S'il était permis d'interpeller la Fortune comme on interpellerait
une créature humaine, et de prendre devant
elle, avec liberté, la défense d'Alexandre, n'aurait-on pas
le droit de lui dire : «Où et quand as-tu ouvert la voie aux
exploits d'Alexandre? Cite une roche qu'il ait prise, grâce à
toi, sans effusion de sang ; une ville que tu lui aies livrée
sans garnison ; une phalange qui ne fût complétement armée.
Eut-il affaire à un monarque insouciant, à un général
peu soigneux, à des sentinelles endormies? Non : pour lui
jamais de fleuve facile à franchir, jamais d'hiver tempéré,
jamais d'été supportable. Va-t-en trouver Antiochus, fils de
Seleucus, Artaxerce, frère de Cyrus; va-t-en près de Ptolémée
Philadelphe. Voilà des princes que, du vivant de leurs
pères, ceux-ci proclamèrent rois, voilà des princes qui remportèrent
des victoires sans larmes, qui passèrent toute
leur vie à donner des fêtes et des représentations théâtrales.
Tous, sans en excepter un seul, ils vieillirent sur
leur trône au sein de la félicité. Au contraire, regarde
Alexandre; et, à défaut d'autres indices, vois ce corps
transpercé de blessures depuis la tête jusqu'aux pieds. Est-il
assez entamé, assez tailladé par les coups des ennemis, qui
font jouer contre sa personne
"Et la lance, et l'épée, et les quartiers de rocs"!

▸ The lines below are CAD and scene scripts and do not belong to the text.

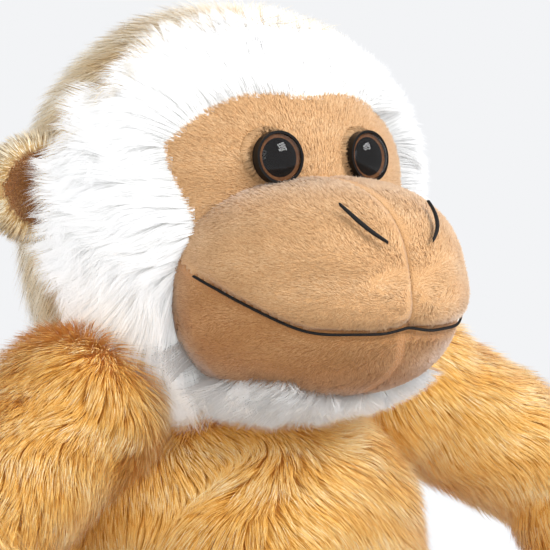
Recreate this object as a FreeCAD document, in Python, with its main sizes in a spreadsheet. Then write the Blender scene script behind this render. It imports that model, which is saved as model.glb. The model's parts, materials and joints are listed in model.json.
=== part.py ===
import FreeCAD, Part
import math
import os

# Stuffed monkey, sitting: long-pile golden body, white ruff round a short-pile
# face, domed safety eyes. Millimetres, +Z up, the toy looks along -Y and its
# own right-hand side is -X. The origin is the middle of the flat seat.

doc = FreeCAD.newDocument("StuffedMonkey")
sheet = doc.addObject("Spreadsheet::Sheet", "Sizes")

# Driving dimensions: alias, value in mm, meaning.
DIMENSIONS = [
    ("skin", 2.0, "thickness of the knitted backing with its flattened pile"),
    ("seam_gap", 0.3, "clearance between neighbouring soft pieces"),
    ("head_half_width", 54.0, "head, side to side"),
    ("head_half_depth", 46.0, "head, front to back"),
    ("head_half_height", 52.0, "head, top to bottom"),
    ("head_middle_y", 6.0, "middle of the head behind the origin"),
    ("head_middle_z", 176.0, "middle of the head above the seat"),
    ("muzzle_half_width", 40.0, "muzzle, side to side"),
    ("muzzle_half_depth", 40.0, "muzzle, front to back"),
    ("muzzle_half_height", 30.0, "muzzle, top to bottom"),
    ("muzzle_middle_y", -35.0, "middle of the muzzle"),
    ("muzzle_middle_z", 156.5, "middle of the muzzle above the seat"),
    ("face_half_width", 38.0, "short-pile face patch, side to side"),
    ("face_half_height", 24.0, "short-pile face patch, top to bottom"),
    ("face_middle_z", 183.5, "middle of the face patch above the seat"),
    ("ruff_back_y", 3.0, "seam between the ruff and the back of the head"),
    ("mouth_corner_y", -37.0, "where the mouth line ends on the cheek"),
    ("mouth_corner_z", 161.0, "height of the mouth corner"),
    ("mouth_tilt", 20.0, "degrees the mouth line drops towards the front"),
    ("thread_width", 1.6, "embroidered thread line"),
    ("thread_height", 0.8, "embroidered thread standing off the pile backing"),
    ("eye_radius", 7.0, "safety eye"),
    ("eye_offset", 14.7, "eye centre from the midline"),
    ("eye_height", 191.0, "eye centre above the seat"),
    ("eye_rim", 0.7, "black rim left round the clear dome"),
    ("eye_cup_depth", 1.6, "moulded back of the eye"),
    ("iris_depth", 0.35, "printed iris layer"),
    ("pupil_radius", 5.2, "printed pupil"),
    ("dome_height", 3.4, "clear dome over the iris"),
    ("shank_radius", 1.6, "stem through the fabric"),
    ("shank_length", 11.0, "stem through the fabric"),
    ("washer_radius", 8.0, "locking washer on the stem"),
    ("washer_thickness", 1.5, "locking washer on the stem"),
    ("ear_half_width", 13.0, "ear, outward"),
    ("ear_half_depth", 4.5, "ear, thickness"),
    ("ear_half_height", 12.5, "ear, upward"),
    ("ear_out", 58.0, "ear centre from the midline"),
    ("ear_y", 10.0, "ear centre, front to back"),
    ("ear_z", 183.0, "ear centre above the seat"),
    ("neck_radius", 22.0, "stuffed neck"),
    ("neck_y", 6.0, "neck centre, front to back"),
    ("neck_z", 120.0, "neck centre above the seat"),
    ("neck_top", 134.0, "flat join between neck and head"),
    ("seat_half_width", 40.0, "flat seat panel, side to side"),
    ("seat_half_depth", 31.0, "flat seat panel, front to back"),
    ("panel_seam_y", 6.0, "side seam between chest and back panels"),
    ("shoulder_x", 56.0, "shoulder centre from the midline"),
    ("shoulder_y", -4.0, "shoulder centre, front to back"),
    ("shoulder_z", 124.0, "shoulder centre above the seat"),
    ("shoulder_radius", 19.5, "ball-shaped top of the sleeve"),
    ("upper_arm_length", 56.0, "shoulder to elbow"),
    ("upper_arm_radius", 17.5, "upper arm at the shoulder"),
    ("upper_arm_end_radius", 16.5, "upper arm above the elbow"),
    ("elbow_radius", 16.0, "ball-shaped elbow of the forearm"),
    ("elbow_setback", 12.0, "upper sleeve stops this far before the elbow"),
    ("forearm_length", 70.0, "elbow to wrist"),
    ("forearm_radius", 15.0, "forearm below the elbow"),
    ("wrist_radius", 11.5, "forearm at the wrist"),
    ("hand_half_width", 13.0, "hand, across"),
    ("hand_half_depth", 8.5, "hand, thickness"),
    ("hand_half_length", 21.0, "hand, along"),
    ("thumb_half_length", 9.0, "thumb, along"),
    ("thumb_half_width", 5.2, "thumb, across"),
    ("hip_x", 41.0, "hip centre from the midline"),
    ("hip_y", -34.0, "hip centre, front to back"),
    ("hip_z", 22.0, "hip centre above the seat"),
    ("hip_radius", 21.0, "ball-shaped top of the leg"),
    ("leg_length", 72.0, "hip to ankle"),
    ("leg_radius", 19.0, "leg at the hip"),
    ("ankle_radius", 14.5, "leg at the ankle"),
    ("foot_half_width", 14.0, "foot, across"),
    ("foot_half_depth", 12.0, "foot, sole to top"),
    ("foot_half_length", 25.0, "foot, heel to toe"),
    ("sole_step", 6.0, "sole seam in front of the foot's middle"),
]

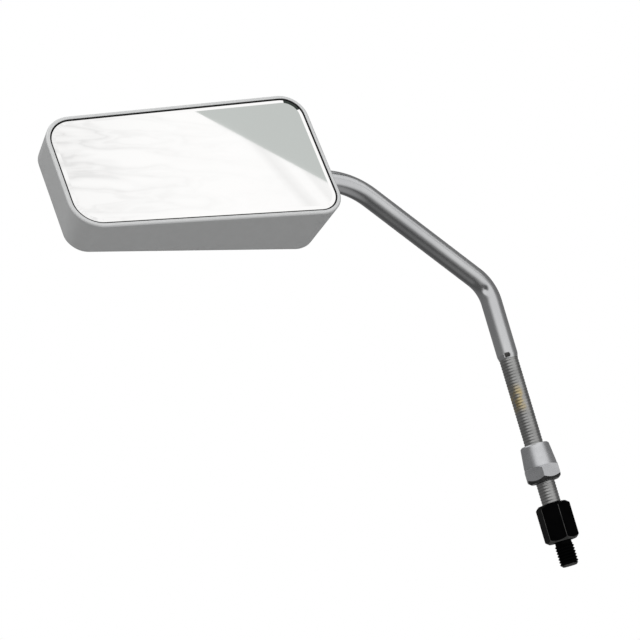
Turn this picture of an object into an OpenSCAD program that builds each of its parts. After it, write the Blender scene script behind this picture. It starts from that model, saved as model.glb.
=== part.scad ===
// Motorcycle mirror: a rectangular left-hand mirror head on a bent stem.
// Millimetres, +Z up along the mounting stud, origin at the stud's seat.
// The stem bends in the XZ plane towards -X, and the glass faces -Y.

/* [Stud adapter] */
// Major diameter of the mounting stud's thread
stud_d = 8; // [6:0.5:10]
// Length of the mounting stud below its seat
stud_len = 10.6; // [8:0.2:16]
// Depth of the relief groove above the stud's thread
stud_groove = 0.5; // [0.3:0.1:1]
// Height of that groove
stud_groove_h = 1.4; // [0.5:0.1:2]
// Clearance of the shallow recess in the seat round the stud's root
root_recess = 0.3; // [0.2:0.1:0.8]
// Depth of that recess
root_recess_h = 0.4; // [0.2:0.1:0.6]
// Width of the adapter's hexagon across its flats
adapter_af = 13; // [12:0.5:17]
// Height of the adapter's hexagon
adapter_h = 16.2; // [13:0.2:20]
// How far the adapter's chamfers reach in past its flats
adapter_chamfer = 0.6; // [0.3:0.1:1]
// Turn of the adapter's hexagon about the stud
adapter_turn = 16; // [0:1:59]
// Solid floor left under the adapter's threaded hole
adapter_floor = 3.8; // [2:0.2:6]

/* [Threaded rod] */
// Major diameter of the rod's thread
rod_d = 8; // [7.6:0.1:8.4]
// Length of the plain shank inside the stem tube
shank_len = 22; // [12:1:24]

/* [Lock nut] */
// Width of the lock nut's hexagon across its flats
nut_af = 14; // [12:0.5:17]
// Height of the hexagon
nut_hex_h = 7.4; // [4:0.2:9]
// How far the nut's chamfers reach in past its flats
nut_chamfer = 1.1; // [0.3:0.1:1.4]
// Height of the tapered collar above the hexagon
nut_collar_h = 8.6; // [5:0.2:12]
// Diameter of the collar at its top
nut_collar_d = 12.3; // [10.5:0.1:13]
// Height of the nut's underside above the seat
nut_z = 25.9; // [20:0.1:45]
// Turn of the nut's hexagon about the rod
nut_turn = 1; // [0:1:59]

/* [Stem tube] */
// Outer diameter of the tube
tube_d = 8.9; // [8.8:0.1:11]
// Wall of the tube
tube_wall = 0.95; // [0.8:0.05:1.2]
// Height of the tube's lower end above the seat
tube_z = 79.8; // [70:0.2:82]
// Height of the corner of the lower bend
bend_1_z = 112; // [108:1:125]
// Bend radius of the lower bend, at the tube's centre line
bend_1_r = 18; // [12:1:20]
// Reach of the corner of the upper bend from the stud's axis
bend_2_x = 50; // [45:1:60]
// Height of that corner
bend_2_z = 166; // [160:1:175]
// Bend radius of the upper bend
bend_2_r = 34; // [24:1:36]
// Length of the tapered crimp at the tube's lower end
crimp_h = 1.8; // [1:0.2:3]
// Number of punch marks that lock the tube on the rod
punch_count = 3; // [2:1:4]
// Turn of the punch marks about the tube
punch_turn = -123; // [-180:1:180]
// Height of the punch marks above the tube's lower end
punch_z = 0.4; // [0.2:0.1:3]
// Width of a punch mark
punch_w = 2.2; // [1.6:0.2:3.6]
// Height of a punch mark
punch_h = 1.8; // [1:0.2:3]
// Depth of a punch mark
punch_depth = 0.4; // [0.2:0.1:0.6]

/* [Ball joint] */
// Reach of the ball's centre from the stud's axis
ball_x = 87; // [84:1:100]
// Height of the ball's centre above the seat
ball_z = 175; // [168:1:180]
// Diameter of the ball
ball_d = 12; // [11:0.5:12.5]
// Diameter of the ball's neck
neck_d = 6; // [5:0.5:6.5]
// Distance from the ball's centre to the end of the tube
neck_len = 24; // [23.5:0.5:26]
// Length of the neck's plug inside the tube
plug_len = 3.6; // [2:0.2:4]
// Wall of the nylon half liners
liner_t = 1; // [0.8:0.1:1.4]
// Clearance between one round face and the next
joint_gap = 0.2; // [0.1:0.05:0.3]
// Swing that the neck may take each way in the head
neck_swing = 13; // [12.5:0.5:14]

/* [Housing] */
// Width of the housing across its lip
head_w = 118; // [105:1:135]
// Height of the lip at the outer end
head_h_outer = 53; // [48:0.5:60]
// Height of the lip at the stem end
head_h_inner = 61; // [54:0.5:70]
// Corner radius at the outer end
corner_r_outer = 13; // [10:0.5:16]
// Corner radius at the stem end
corner_r_inner = 10.5; // [9:0.5:14]
// Depth of the housing at the outer end
depth_outer = 20; // [18:0.2:24]
// Depth of the housing at the stem end
depth_inner = 28.6; // [27:0.2:32]
// Corner radius at the back of the outer end
back_r_outer = 9; // [7:0.5:12]
// Corner radius at the back of the stem end
back_r_inner = 10.5; // [8:0.5:12]
// How far the stem-end wall leans in over its depth
end_lean = 2.3; // [1:0.1:4]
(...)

Au Granique un cimeterre lui fend le casque jusqu'à ses
cheveux; à Gaza il a l'épaule frappée d'une flèche; à Maracande
un javelot lui traverse la cuisse, et telle est la violence
de ce coup que l'os de la jambe en est brisé et sort
par la blessure ; en Hyrcanie, il reçoit une pierre au cou,
et sa vue en est affaiblie au point que durant plusieurs
jours il craint de devenir aveugle. Chez les Assacans, un
javelot indien l'atteint au talon : c'est alors qu'il dit en souriant
à ses flatteurs : "C'est bien du sang, et non pas
Cette liqueur qui court dans les veines des dieux".
A Issus, au rapport de Charès, il reçut dans la cuisse un
coup d'épée que lui asséna le roi Darius en se mesurant avec
lui ; et après cette rencontre il écrivit, tout simplement et
avec une parfaite sincérité, à Antipater : «Il m'est arrivé
de recevoir aussi un coup d'épée dans la cuisse. Mais c'est
une blessure qui n'a rien eu de fâcheux, ni dans le moment
même, ni pour la suite." Chez les Malliens un javelot de
deux coudées de longueur perfora sa cuirasse et pénétra à
travers sa poitrine pour ressortir par le haut du cou, comme
le raconte l'historien Aristobule. Au passage du Tallais, où
il combattait les Scythes et où il les culbuta, il les poursuivit
à cheval l'espace de cent cinquante stades, bien que
tourmenté cruellement par la dyssenterie.